Instructions to follow:
Begin at the line that contains "solid] of Object.entries(billetSolids(strap)))", stop after the line that contains "record = json.load(file)", and reproduce only that span, unaltered.

Scripts that build objects:

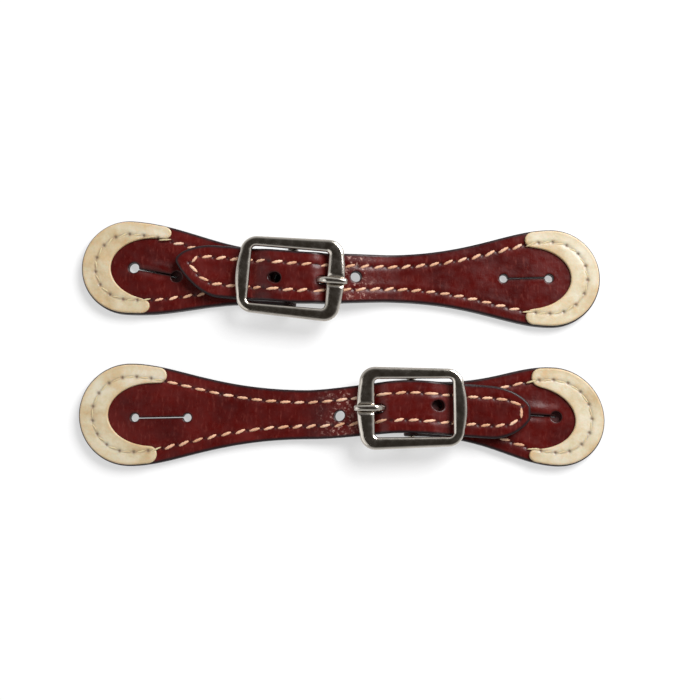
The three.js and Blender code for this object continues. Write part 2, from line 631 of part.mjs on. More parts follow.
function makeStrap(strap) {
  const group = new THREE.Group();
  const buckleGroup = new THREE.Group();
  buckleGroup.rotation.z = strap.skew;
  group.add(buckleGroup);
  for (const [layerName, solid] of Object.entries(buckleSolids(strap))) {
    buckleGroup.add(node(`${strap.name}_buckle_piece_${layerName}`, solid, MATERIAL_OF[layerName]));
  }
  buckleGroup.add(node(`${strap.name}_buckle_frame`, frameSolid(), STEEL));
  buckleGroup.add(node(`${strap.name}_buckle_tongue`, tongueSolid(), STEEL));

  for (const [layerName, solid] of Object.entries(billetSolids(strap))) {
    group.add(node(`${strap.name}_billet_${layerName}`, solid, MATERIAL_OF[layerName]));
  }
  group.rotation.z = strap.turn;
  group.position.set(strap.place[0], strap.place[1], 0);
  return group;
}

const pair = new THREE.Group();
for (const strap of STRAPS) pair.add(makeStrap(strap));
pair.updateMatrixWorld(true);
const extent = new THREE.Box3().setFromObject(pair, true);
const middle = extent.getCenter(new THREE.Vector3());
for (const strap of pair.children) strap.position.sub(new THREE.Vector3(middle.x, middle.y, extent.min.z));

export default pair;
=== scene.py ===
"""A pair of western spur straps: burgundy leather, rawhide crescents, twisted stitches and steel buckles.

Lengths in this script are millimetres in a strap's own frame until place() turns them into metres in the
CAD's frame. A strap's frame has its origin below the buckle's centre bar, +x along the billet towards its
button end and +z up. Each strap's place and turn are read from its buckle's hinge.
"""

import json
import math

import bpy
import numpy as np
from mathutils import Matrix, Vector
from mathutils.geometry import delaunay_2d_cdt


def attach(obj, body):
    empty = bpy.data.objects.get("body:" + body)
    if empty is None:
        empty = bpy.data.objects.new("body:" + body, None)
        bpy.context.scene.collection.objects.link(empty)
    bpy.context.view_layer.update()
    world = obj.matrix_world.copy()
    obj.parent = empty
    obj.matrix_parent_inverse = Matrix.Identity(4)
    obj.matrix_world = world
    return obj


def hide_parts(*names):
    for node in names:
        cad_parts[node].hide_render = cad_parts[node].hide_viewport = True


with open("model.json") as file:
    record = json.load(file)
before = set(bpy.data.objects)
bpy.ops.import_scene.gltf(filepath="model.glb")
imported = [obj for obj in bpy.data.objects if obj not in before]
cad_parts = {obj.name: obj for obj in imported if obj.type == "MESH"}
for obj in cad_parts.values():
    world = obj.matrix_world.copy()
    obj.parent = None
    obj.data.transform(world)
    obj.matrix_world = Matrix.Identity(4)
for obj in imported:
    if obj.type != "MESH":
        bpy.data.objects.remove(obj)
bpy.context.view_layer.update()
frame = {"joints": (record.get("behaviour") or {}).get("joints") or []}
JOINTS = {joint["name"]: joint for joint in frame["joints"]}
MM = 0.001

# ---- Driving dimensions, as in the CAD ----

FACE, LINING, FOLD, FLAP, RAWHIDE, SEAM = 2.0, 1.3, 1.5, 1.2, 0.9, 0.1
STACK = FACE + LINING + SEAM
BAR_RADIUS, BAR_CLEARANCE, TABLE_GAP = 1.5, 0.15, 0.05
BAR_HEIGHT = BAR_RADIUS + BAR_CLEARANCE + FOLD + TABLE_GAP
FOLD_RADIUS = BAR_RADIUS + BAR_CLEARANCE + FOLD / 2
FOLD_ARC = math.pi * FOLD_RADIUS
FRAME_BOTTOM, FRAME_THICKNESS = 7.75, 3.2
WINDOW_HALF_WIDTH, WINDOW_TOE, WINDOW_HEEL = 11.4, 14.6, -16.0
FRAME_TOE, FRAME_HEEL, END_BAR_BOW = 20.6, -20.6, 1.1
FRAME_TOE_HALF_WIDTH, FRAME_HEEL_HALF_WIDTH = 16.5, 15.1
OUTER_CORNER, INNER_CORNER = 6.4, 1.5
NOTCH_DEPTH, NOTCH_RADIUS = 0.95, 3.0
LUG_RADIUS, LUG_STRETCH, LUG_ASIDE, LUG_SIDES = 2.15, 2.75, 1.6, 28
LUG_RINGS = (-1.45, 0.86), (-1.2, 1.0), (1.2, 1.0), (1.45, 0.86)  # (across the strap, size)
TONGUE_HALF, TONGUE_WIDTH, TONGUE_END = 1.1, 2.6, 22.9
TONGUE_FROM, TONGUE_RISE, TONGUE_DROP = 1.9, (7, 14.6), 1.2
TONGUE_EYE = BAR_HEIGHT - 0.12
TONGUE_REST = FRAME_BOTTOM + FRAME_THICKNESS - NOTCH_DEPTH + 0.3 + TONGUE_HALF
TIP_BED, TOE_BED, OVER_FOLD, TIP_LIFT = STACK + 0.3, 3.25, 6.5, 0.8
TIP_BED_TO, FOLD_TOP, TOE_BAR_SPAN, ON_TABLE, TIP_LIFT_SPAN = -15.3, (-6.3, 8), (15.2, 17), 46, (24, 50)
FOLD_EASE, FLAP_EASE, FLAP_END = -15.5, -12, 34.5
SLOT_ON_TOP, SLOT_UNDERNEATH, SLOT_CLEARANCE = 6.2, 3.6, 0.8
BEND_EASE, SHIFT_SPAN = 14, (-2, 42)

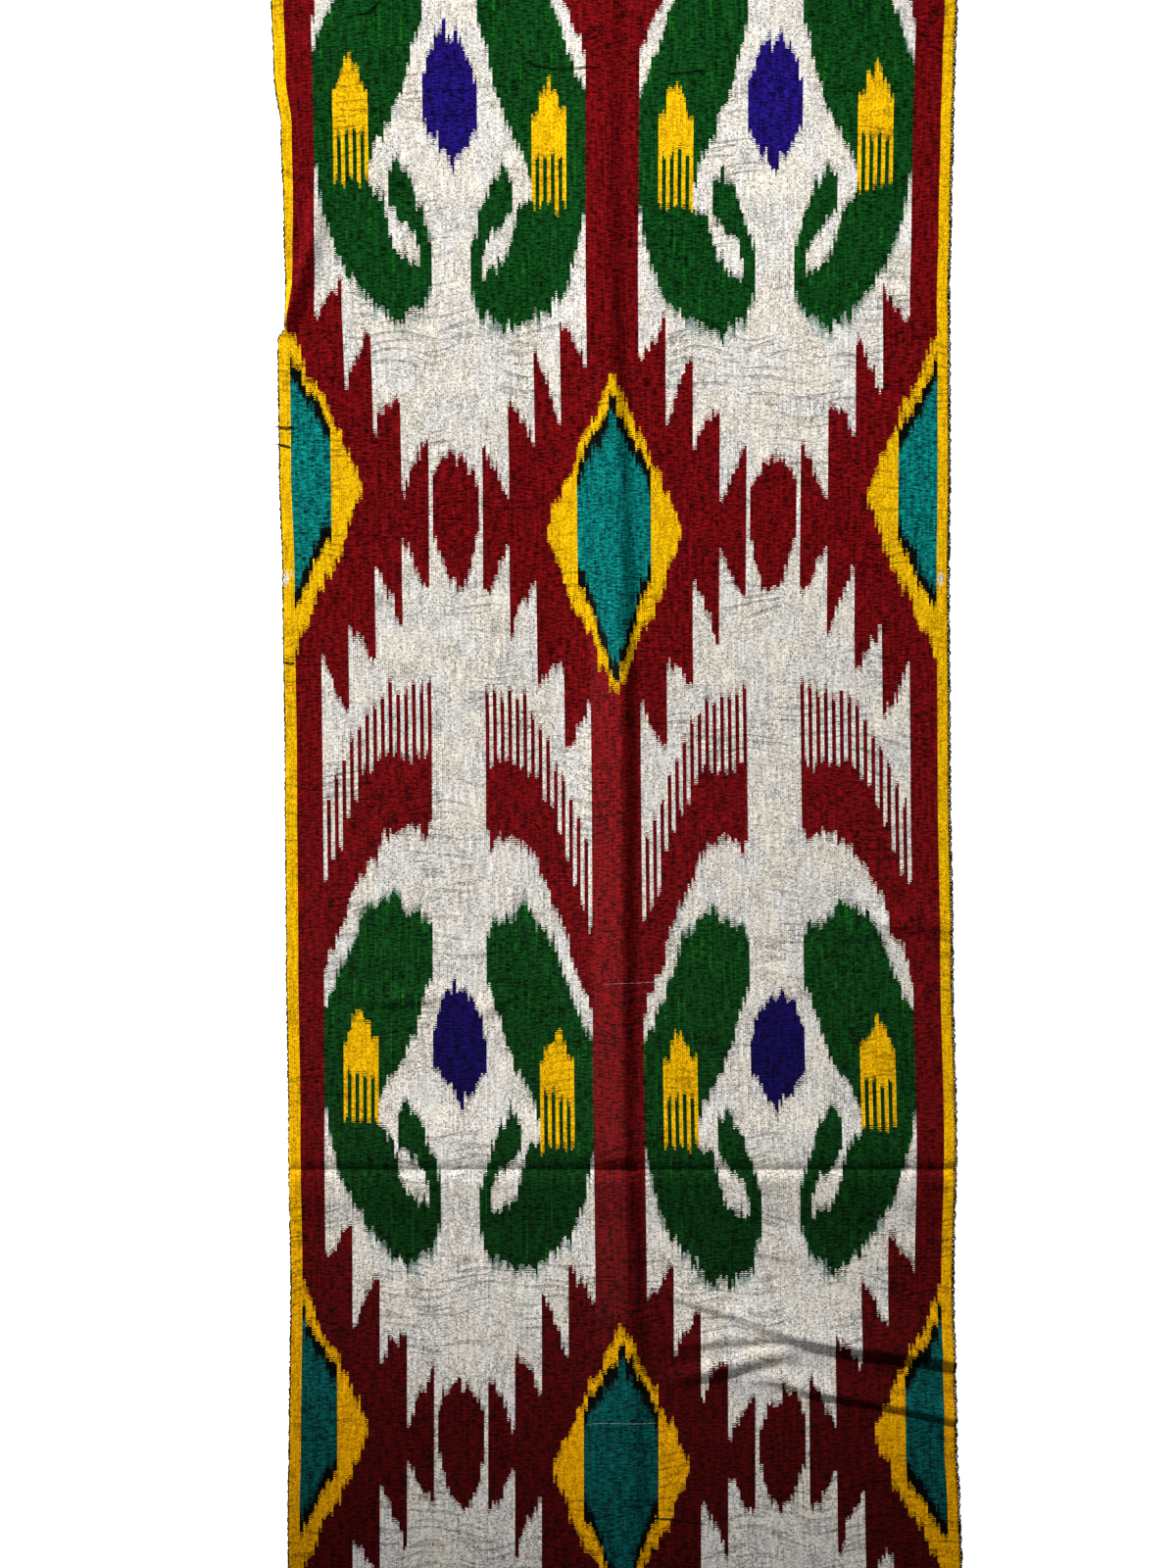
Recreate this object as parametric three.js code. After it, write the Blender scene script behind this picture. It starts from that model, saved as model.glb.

Written solution:
  for (const [layerName, solid] of Object.entries(billetSolids(strap))) {
    group.add(node(`${strap.name}_billet_${layerName}`, solid, MATERIAL_OF[layerName]));
  }
  group.rotation.z = strap.turn;
  group.position.set(strap.place[0], strap.place[1], 0);
  return group;
}

const pair = new THREE.Group();
for (const strap of STRAPS) pair.add(makeStrap(strap));
pair.updateMatrixWorld(true);
const extent = new THREE.Box3().setFromObject(pair, true);
const middle = extent.getCenter(new THREE.Vector3());
for (const strap of pair.children) strap.position.sub(new THREE.Vector3(middle.x, middle.y, extent.min.z));

export default pair;
=== scene.py ===
"""A pair of western spur straps: burgundy leather, rawhide crescents, twisted stitches and steel buckles.

Lengths in this script are millimetres in a strap's own frame until place() turns them into metres in the
CAD's frame. A strap's frame has its origin below the buckle's centre bar, +x along the billet towards its
button end and +z up. Each strap's place and turn are read from its buckle's hinge.
"""

import json
import math

import bpy
import numpy as np
from mathutils import Matrix, Vector
from mathutils.geometry import delaunay_2d_cdt


def attach(obj, body):
    empty = bpy.data.objects.get("body:" + body)
    if empty is None:
        empty = bpy.data.objects.new("body:" + body, None)
        bpy.context.scene.collection.objects.link(empty)
    bpy.context.view_layer.update()
    world = obj.matrix_world.copy()
    obj.parent = empty
    obj.matrix_parent_inverse = Matrix.Identity(4)
    obj.matrix_world = world
    return obj


def hide_parts(*names):
    for node in names:
        cad_parts[node].hide_render = cad_parts[node].hide_viewport = True


with open("model.json") as file:
    record = json.load(file)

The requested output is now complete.